The servants in Jesus’ parable eventually heard footsteps. The master returned. That detail matters because every assignment moves toward accountability. What we hold is not ultimately ours, and what we do with it is not hidden forever. Households give an account. Leaders give an account. Nations give an account. Generations give an account.
The question is not whether we loved the celebration. The question is whether we understood what the celebration required.
Outside, the flag still moves in the morning air. Inside, the receipts, passwords, bank statements, Bible, and children’s drawings sit on the same table. That is where the future begins to take shape, not only in halls of government, but in households deciding what faithfulness will look like before the next celebration comes.

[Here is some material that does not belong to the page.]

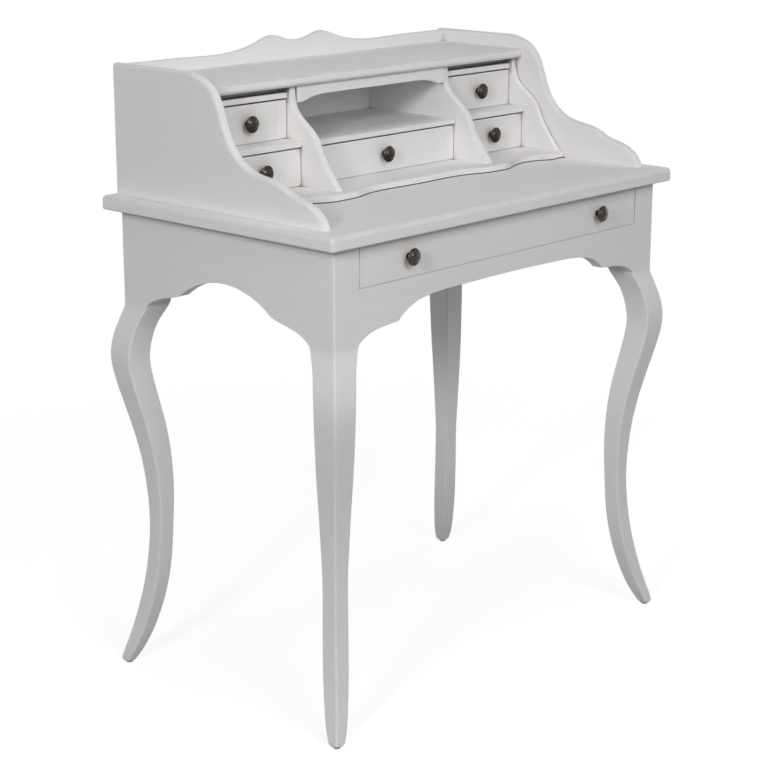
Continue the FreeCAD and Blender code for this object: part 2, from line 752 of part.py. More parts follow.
def save_shelves():
    """The shelves, and the boards under the deck with the rebate along their front."""
    a, b = SIDE_BAY_X0, SIDE_BAY_X1
    front = BACK_FACE_Y - SIDE_SHELF_DEPTH
    side = shelf(a, b, front, SIDE_SHELF_Z, UPPER_DRAWER_Z, SHELF_ROUND)
    save("shelf_right", side)
    save("shelf_left", flip_x(side))
    front = BACK_FACE_Y - TOP_BOARD_DEPTH
    lip_top = TOP_BOARD_Z + TOP_BOARD_THICKNESS
    board = shelf(a, b, front, TOP_BOARD_Z, lip_top, SHELF_ROUND)
    board = board.fuse(box(a, b, front + TOP_BOARD_REBATE_DEPTH, BACK_FACE_Y, lip_top, DECK_UNDERSIDE))
    board = board.removeSplitter()
    save("top_board_right", board)
    save("top_board_left", flip_x(board))
    front = BACK_FACE_Y - CENTRE_SHELF_DEPTH
    top_z = CENTRE_SHELF_Z + CENTRE_SHELF_THICKNESS
    save("shelf_centre", shelf(-BAY_INNER_X, BAY_INNER_X, front, CENTRE_SHELF_Z, top_z, SHELF_ROUND))


# -------------------------------------------------------------- drawers
def dome_height(radius):
    """How far the knob's domed face stands off the drawer front, at a distance from the axis."""
    edge_radius = KNOB_DIAMETER / 2 - KNOB_RIM_ROUND
    rise = KNOB_PROJECTION - KNOB_RIM - KNOB_RIM_THICKNESS / 2
    sphere = (edge_radius ** 2 + rise ** 2) / (2 * rise)
    return KNOB_PROJECTION - sphere + (sphere ** 2 - radius ** 2) ** 0.5


def dome(start, end):
    """Outline points along the domed face between two distances from the axis."""
    return [(radius, dome_height(radius)) for radius in (start, (start + end) / 2, end)]


def knob(x, y, z):
    """A turned mushroom knob on a drawer front whose face is at y, with a socket for its screw."""
    foot = KNOB_FOOT_DIAMETER / 2
    neck = KNOB_NECK_DIAMETER / 2
    flare = neck + KNOB_NECK_FLARE
    rim = KNOB_DIAMETER / 2
    lip = rim - KNOB_RIM_ROUND
    bottom = KNOB_RIM - KNOB_RIM_THICKNESS / 2
    back = ((flare + lip) / 2, (KNOB_BACK + bottom) / 2 - KNOB_BACK_SWELL / 2)
    outer = KNOB_GROOVE_DIAMETER / 2
    inner = outer - KNOB_GROOVE_WIDTH
    middle = (outer + inner) / 2
    groove = (middle, dome_height(middle) - KNOB_GROOVE_DEPTH)
    outline = [
        [(0, 0), (foot, 0)],
        [(foot, 0), (neck, KNOB_BACK / 2), (flare, KNOB_BACK)],
        [(flare, KNOB_BACK), back, (lip, bottom)],
        [(lip, bottom), (rim, KNOB_RIM), (lip, dome_height(lip))],
        dome(lip, outer),
        [(outer, dome_height(outer)), groove, (inner, dome_height(inner))],
        dome(inner, 0),
        [(0, KNOB_PROJECTION), (0, 0)],
    ]
    edges = [edge([V(a, -b, 0) for a, b in piece]) for piece in outline]
    turned = Part.Face(Part.Wire(edges)).revolve(V(0, 0, 0), V(0, 1, 0), 360)
    turned.translate(V(x, y, z))
    return turned.cut(rod(SCREW_DIAMETER / 2, V(x, y + PAST, z), V(x, y - SCREW_GRIP, z)))


def knob_screw(x, y, z, front):
    """The screw through a drawer front into its knob."""
    shank = rod(SCREW_DIAMETER / 2, V(x, y - SCREW_GRIP, z), V(x, y + front, z))
    head = rod(SCREW_HEAD_DIAMETER / 2, V(x, y + front, z), V(x, y + front + SCREW_HEAD_HEIGHT, z))
    return shank.fuse(head)


def drawer(x0, x1, y, y_back, z0, z1, build, knobs):
    """The pieces of a drawer: front, sides and back, bottom, knobs with their screws."""
    y_box = y + build.front
    box_top = z1 - build.headroom
    groove_z = z0 + GROOVE_RISE
    floor_top = groove_z + build.bottom
    in_x0 = x0 + build.side
    in_x1 = x1 - build.side
    panel = box(in_x0 - GROOVE_DEPTH, in_x1 + GROOVE_DEPTH, y_box - GROOVE_DEPTH, y_back, groove_z, floor_top)
    face = box(x0, x1, y, y_box, z0, z1).cut(panel)
    face = soften(face, DRAWER_FACE_ROUND, lambda e: is_in_face(e, "Y", y))
    left = box(x0, in_x0, y_box, y_back, z0, box_top).cut(panel)
    right = box(in_x1, x1, y_box, y_back, z0, box_top).cut(panel)
    rear = box(in_x0, in_x1, y_back - build.side, y_back, floor_top, box_top)
    fittings = []
    for x, z in knobs:
        face = face.cut(rod(SCREW_HOLE_DIAMETER / 2, V(x, y - PAST, z), V(x, y_box + PAST, z)))
        fittings.append((knob(x, y, z), knob_screw(x, y, z, build.front)))
    return face, (left, right, rear), panel, fittings


def save_desk_drawer():
    """The wide drawer over the front apron's rail."""
    half = POST_INNER_X - DESK_BUILD.reveal
    knob_z = CARCASS_TOP - DESK_KNOB_DROP
    knobs = [(-DESK_KNOB_SPACING / 2, knob_z), (DESK_KNOB_SPACING / 2, knob_z)]
    z0 = RAIL_TOP + SLIDE_GAP
    z1 = CARCASS_TOP - DESK_BUILD.reveal
    y_back = STOP_FRONT_Y - SLIDE_GAP
    face, sides, panel, fittings = drawer(-half, half, -HALF_DEPTH, y_back, z0, z1, DESK_BUILD, knobs)
    save("desk_drawer_front", face)
    for name, side in zip(("left", "right", "back"), sides):
        save("desk_drawer_" + name, side)
    save("desk_drawer_bottom", panel)
    save("desk_knob_left", *fittings[0])
    save("desk_knob_right", *fittings[1])


def save_small_drawer(name, x0, x1, setback, z0, opening):
    """One of the hutch drawers, in the opening from x0 to x1."""
    gap = SMALL_BUILD.reveal
    middle = ((x0 + x1) / 2, z0 + opening / 2)
    face, sides, panel, fittings = drawer(
        x0 + gap, x1 - gap, DECK_FRONT_Y + setback, BACK_FACE_Y - SLIDE_GAP,
        z0 + SLIDE_GAP, z0 + opening - SMALL_DRAWER_TOP_GAP, SMALL_BUILD, [middle],
    )
    save(name + "_drawer_front", face)
    save(name + "_drawer_box", *sides)
    save(name + "_drawer_bottom", panel)
    save(name + "_knob", *fittings[0])


def save_small_drawers():
    """The five hutch drawers."""
    for side, x0, x1 in (("left", -SIDE_BAY_X1, -SIDE_BAY_X0), ("right", SIDE_BAY_X0, SIDE_BAY_X1)):
        save_small_drawer("upper_" + side, x0, x1, UPPER_DRAWER_SETBACK, UPPER_DRAWER_Z, UPPER_OPENING)
        save_small_drawer("lower_" + side, x0, x1, LOWER_DRAWER_SETBACK, BASE_TOP, LOWER_OPENING)
    bay = BAY_INNER_X
    save_small_drawer("centre", -bay, bay, CENTRE_DRAWER_SETBACK, BASE_TOP, CENTRE_DRAWER_OPENING)


def main():
    """Write every piece."""
    os.makedirs("parts", exist_ok=True)
    save_legs()
    save_aprons()
    save_inside()
    save_top()
    save_hutch()
    save_desk_drawer()
    save_small_drawers()


main()
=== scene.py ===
"""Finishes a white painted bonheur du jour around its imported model, and sets it in a plain studio."""

import logging
import math
from collections.abc import Iterable, Mapping, Sequence
from dataclasses import dataclass, field
from enum import Enum
from typing import Any

import bmesh
import bpy
from mathutils import Matrix, Vector


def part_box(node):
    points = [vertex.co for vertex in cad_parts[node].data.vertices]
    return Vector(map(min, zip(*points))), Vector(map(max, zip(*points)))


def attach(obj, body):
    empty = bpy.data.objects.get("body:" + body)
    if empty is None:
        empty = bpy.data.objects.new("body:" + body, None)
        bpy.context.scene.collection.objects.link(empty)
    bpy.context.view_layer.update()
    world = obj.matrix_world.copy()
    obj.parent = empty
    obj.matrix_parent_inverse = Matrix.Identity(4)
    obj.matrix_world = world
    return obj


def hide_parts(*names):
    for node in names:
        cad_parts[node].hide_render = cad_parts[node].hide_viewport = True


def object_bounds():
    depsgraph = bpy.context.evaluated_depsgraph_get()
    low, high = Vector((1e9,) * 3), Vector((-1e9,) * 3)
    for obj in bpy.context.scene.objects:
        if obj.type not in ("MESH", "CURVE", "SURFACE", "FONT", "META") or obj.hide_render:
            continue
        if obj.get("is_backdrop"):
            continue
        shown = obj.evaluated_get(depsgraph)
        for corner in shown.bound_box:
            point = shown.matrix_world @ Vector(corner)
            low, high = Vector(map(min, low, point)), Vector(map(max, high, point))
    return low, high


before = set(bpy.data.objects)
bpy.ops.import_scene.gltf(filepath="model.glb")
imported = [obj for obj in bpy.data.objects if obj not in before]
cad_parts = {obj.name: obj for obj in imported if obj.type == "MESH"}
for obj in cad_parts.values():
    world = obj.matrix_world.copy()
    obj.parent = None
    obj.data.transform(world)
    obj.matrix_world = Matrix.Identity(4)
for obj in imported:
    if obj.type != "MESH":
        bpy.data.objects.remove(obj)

Colour = tuple[float, float, float]
Point = tuple[float, float]
Span = tuple[float, float]
Ring = list[bmesh.types.BMVert]
Mesh = bmesh.types.BMesh
Inputs = Mapping[str | int, Any]
Socket = bpy.types.NodeSocket
Material = bpy.types.Material
Piece = bpy.types.Object

MM = 0.001
UP = Vector((0, 0, 1))
WHITE = (1.0, 1.0, 1.0, 1.0)
DULL_SHINE = 0.30
WAVE_FACTOR = 20
RING_WAVES = {"Distortion": 7.0, "Detail": 2.5, "Detail Scale": 0.35, "Detail Roughness": 0.55}
PEEL_WAVES = {"Scale": 7.0, "Distortion": 16.0, "Detail": 3.0, "Detail Scale": 1.6}
log = logging.getLogger("bonheur_du_jour")


class Axis(Enum):
    """A direction of the desk: along its width, from front to back, or upright."""

    ACROSS = 0
    DEEP = 1
    UPRIGHT = 2

    @property
    def letter(self) -> str:
        """The axis as Blender names it."""
        return "XYZ"[self.value]

    def along(self, amount: float, rest: float = 0.0) -> tuple[float, float, float]:
        """A triple with one value on this axis and another on the two others."""
        return tuple(amount if i == self.value else rest for i in range(3))


class Place(Enum):
    """A place on the desk."""

    @property
    def word(self) -> str:
        """The place as it stands in a piece's name."""
        return self.name.lower()


class Hand(Place):
    """The side of the desk that a piece is on, by its sign."""

    LEFT = -1
    RIGHT = 1


class Corner(Place):
    """A corner of the desk, seen from above, by the signs of its two coordinates."""

    FRONT_LEFT = (-1, -1)
    BACK_LEFT = (-1, 1)
    FRONT_RIGHT = (1, -1)
    BACK_RIGHT = (1, 1)

    def part(self, node: str) -> list[Vector]:
        """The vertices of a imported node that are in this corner."""
        across, deep = self.value
        places = [v.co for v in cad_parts[node].data.vertices]
        return [place for place in places if place.x * across > 0 and place.y * deep > 0]


def extent(points: Iterable[Vector]) -> tuple[Vector, Vector]:
    """The lowest and highest corners of the box round some points."""
    columns = list(zip(*points))
    return Vector([min(c) for c in columns]), Vector([max(c) for c in columns])


# --- nodes
@dataclass(frozen=True)
class Noise:
    """Soft noise: its lumps to a metre, how many finer layers lie on them and how strong those are."""

    scale: float
    layers: float = 2.0
    strength: float = 0.5

    @property
    def inputs(self) -> dict[str, float]:
        """Its values, by the names of the node's sockets."""
        return {"Scale": self.scale, "Detail": self.layers, "Roughness": self.strength}


@dataclass(frozen=True)
class Step:
    """A soft step: where it begins and ends, and the values before and after it."""

    start: float
    end: float
    low: float = 0.0
    high: float = 1.0

    def times(self, factor: float) -> "Step":
        """The step with its start and end multiplied."""
        return Step(self.start * factor, self.end * factor, self.low, self.high)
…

The Founders understood that emotion alone could not preserve liberty. They knew a nation would need structure strong enough to carry conviction beyond the heat of a single moment. They knew freedom would require architecture. That is where our story turns next.
Kingdom Principle 👑
Celebration without stewardship becomes nostalgia.
God entrusts gifts to be cultivated, not merely admired. Freedom, money, family, opportunity, and truth all require faithful management. The test of gratitude is not what we celebrate in public, but what we steward in private.
Prayer 🙏
Heavenly Father, thank You for the inheritance You have placed in our hands. Thank You for freedom, family, work, opportunity, and the responsibility to steward what others sacrificed to preserve.
Teach us to be faithful after the celebration ends. Give us wisdom at the kitchen table, courage in our financial decisions, humility in our planning, and clarity in what we pass to our children. Help us become doers of Your Word, not hearers only.
May our households reflect Your truth. May our stewardship bless future generations. And may everything we build point beyond ourselves to the Kingdom of Jesus Christ, where every gift is rightly ordered under Your authority.